The findings reveal that variable costs account for over 90% of the total costs associated with maize processing in Mezam, while fixed and opportunity costs represent less than 7%. This indicates that processors, particularly those transforming maize, primarily rely on traditional methods and lack modern processing equipment. As a result, they face challenges in accessing credit since they do not possess valuable assets for collateral. This finding aligns with [23], who reported that variable costs also account for over 90% of the resources used for adding value to cashew products in the South-East zone of Nigeria. In contrast, [25] reported high production costs and low revenue in maize produced in Tubah Sub-division, leading to losses in both multi-cropping and mono-cropping systems. Also, the figures for gross profit, net profit, and economic profit indicate that value addition to maize provides substantial financial rewards, demonstrating the economic viability of the maize value addition enterprise. This finding aligns with [21], who analyzed the profitability of maize production among smallholder farmers in various localities within the Mbinga District of Tanzania, concluding that maize production is indeed profitable for these farmers. Similarly, [4] found that processing maize is not only profitable but also integral to the value-added concept. Furthermore, [19] conducted an analysis of maize value addition among entrepreneurs in Taraba State, concluding that this enterprise is profitable and encourages entrepreneurial involvement. The negative correlation between product diversity and profitability indicates that higher product diversity is associated with lower profitability in Mezam. This finding suggests that farmers could enhance their profitability by concentrating on high-demand products with higher returns.

The study found that all value-added products have benefit-cost ratios (BCR) exceeding 1, indicating positive net income for processors. This contrasts with [22], who noted that maize enterprises in Zimbabwe are not particularly profitable with overall BCR < 1. The rate of return (ROR) for maize products was significant, with returns for pap above 50%, supporting the FAO’s observation that small-scale entrepreneurs prefer ventures with returns above 30% [49]. Furthermore, pap emerged as the most profitable product due to its high profit margins, making it a compelling investment choice followed by parched corn and corn beer being the least, suggesting it is less economically attractive. This observation is consistent with [17], who noted that different value-added products yield varying profitability levels, necessitating careful consideration by entrepreneurs regarding resource allocation.

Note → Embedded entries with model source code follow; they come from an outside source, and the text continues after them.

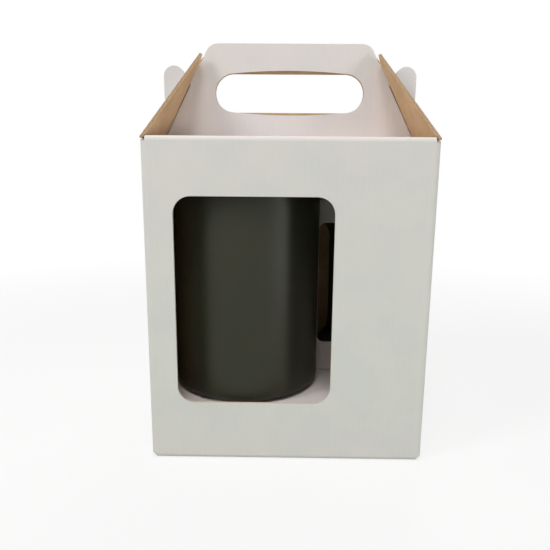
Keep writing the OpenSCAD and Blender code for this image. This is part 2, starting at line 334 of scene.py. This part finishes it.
def cut_edge(g, across, wave, papers):
    """The board end on: two liners with the wavy paper between them, and painted shade where it is hollow."""
    middle = g.math("MULTIPLY_ADD", wave, WAVE_SWING, 0.5)
    from_wave = g.size(g.math("SUBTRACT", across, middle))
    from_liner = g.math("SUBTRACT", 0.5, g.size(g.math("SUBTRACT", across, 0.5)))
    # Painted shade in the hollows between the flutes.
    hollow_shade = g.both(g.ramp(from_wave, *PAPER_EDGES), g.ramp(from_liner, *PAPER_EDGES))
    return g.mix(hollow_shade, *papers)


def board(name, kraft_side, edge, across, along, crush_and_highlight, edge_papers=(EDGE_LINER, EDGE_HOLLOW_SHADE)):
    """One board finish. kraft_side and edge are masks, across runs 0 to 1 through the thickness,
    along runs across the flutes, and the crush mask is 1 where a crease has flattened them
    and where the fold gets a painted highlight, a paler white."""
    g = Graph(name)
    wave = flute_wave(g, along(g))
    # Painted highlight: where the crush mask marks a fold, the white liner is painted paler.
    white = g.mix(crush_and_highlight(g), white_liner(g, wave), WHITE_FOLD_HIGHLIGHT)
    face = g.mix(kraft_side(g), white, kraft_liner(g))
    colour = g.mix(edge(g), face, cut_edge(g, across(g), wave, edge_papers))
    ribs = g.both(g.math("MULTIPLY", wave, RIB_SHARE), g.opposite(crush_and_highlight(g)))
    grain = g.math("MULTIPLY", g.noise(g.place, GRAIN_SCALE, 2.0), 1.0 - RIB_SHARE)
    g.bump(g.math("ADD", ribs, grain), BOARD_RELIEF)
    roughness = g.ramp(g.noise(g.place, GLOSS_SCALE, 3.0), 0.3, 0.7, *BOARD_ROUGHNESS)
    return g.finish(colour, roughness, Specular_IOR_Level=BOARD_SHINE)


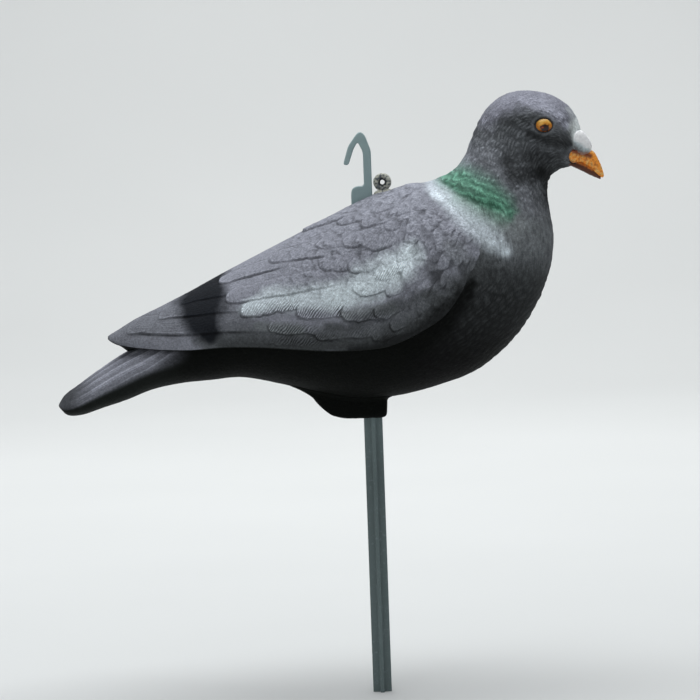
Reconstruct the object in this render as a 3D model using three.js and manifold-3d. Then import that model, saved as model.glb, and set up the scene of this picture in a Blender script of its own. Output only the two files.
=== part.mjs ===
// A moulded pigeon decoy on its ground stake, in millimetres with +Z up. The bird faces +X.
// The origin is on the stake's axis at ground level, where the stake is cut off flat.
import * as THREE from "three";
import { mergeVertices } from "three/addons/utils/BufferGeometryUtils.js";
import Module from "manifold-3d";

const wasm = await Module();
wasm.setup();

// Bird
const BIRD_LENGTH = 386; // tail tip to bill tip
const RELIEF = 1.5; // height of the tallest feather edge
const TAIL_RIDGE = 0.8; // height of the ridges along the tail
const EYE_SIZE = [11.5, 9.5]; // long and upright size of the eye
const EYE_DOME = 1.1; // how far the eye stands out
const BOSS_WIDTH = 26; // belly boss, side to side
const BOSS_ROUNDING = 3; // rounding of the boss edges
const EYELET_BORE = 4.5; // hole of the ring on the back
const EYELET_BAR = 3.9; // thickness of that ring
const EYELET_FOOT = 7; // length of its foot, along the bird
const TIP_NOTCH_LENGTH = 42; // gap between the two wing tips, along the bird
const TIP_NOTCH_WIDTH = 7; // the same gap across the bird, at the tips
const TIP_NOTCH_HEIGHT = 40; // the same gap, upwards
const TIP_NOTCH_FOOT = 6; // how far below the tips' upper edge the gap starts

// Stake
const STAKE_RISE = 194; // ground to the underside of the belly boss
const STAKE_WIDTH = 13; // across opposite ribs of the lower stake
const RIB_THICKNESS = 2.8;
const SOCKET_DEPTH = 45; // how far the ribbed part goes up into the boss
const SHAFT_WIDTH = 5.6; // upper shaft, along the bird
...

4.3. Constraints in the Profitability of Maize Value-Added Products

Fluctuating market prices emerged as a significant challenge for maize entrepreneurs, creating uncertainty in revenue streams and complicating long-term planning. A substantial portion of respondents in the Mezam division reported being affected by this volatility, indicating a systemic issue within the maize market. This finding agrees with research by [50], which identified similar problems in Southeast Nigeria. Additionally, many respondents cited high production costs as a critical barrier to profitability, placing economic pressure on small-scale entrepreneurs who struggle to cover these expenses. This also aligns with [19], who highlighted high input costs and significant loading and unloading expenses as constraints on maize value addition in Taraba State, Nigeria.

5. Conclusion

This study highlights that maize value addition is profitable and represents a significant source of income for small-scale entrepreneurs in the Mezam Division of the North-West Region of Cameroon. The identification of 13 products with high diversity suggests that there are various avenues for income generation in the maize industry. However, the negative correlation between product diversity and profitability suggests that strategic focus should be placed on high-return products such as pap and parched corn which are among the most profitable with pap leading as the most economically viable product. Despite challenges such as fluctuating market prices, high production costs, limited access to finance, and inadequate storage facilities that constrain the profitability of these products, entrepreneurs can navigate these obstacles by implementing several strategies. They can reduce production costs through bulk purchasing and increased production volumes, diversify their market reach, establish stable pricing through partnerships with suppliers and conduct comprehensive market research to accurately forecast trends. Based on the findings, it is recommended that the government actively promote maize value addition due to its rate of return. Additionally, providing support to entrepreneurs through access to credit for modern processing equipment and storage facilities will significantly enhance profitability and income generation. This strategic intervention can foster a thriving agro-processing sector, ultimately benefiting entrepreneurs and thus contributing to food security.

Conflicts of Interest

The authors declare no conflicts of interest regarding the publication of this paper.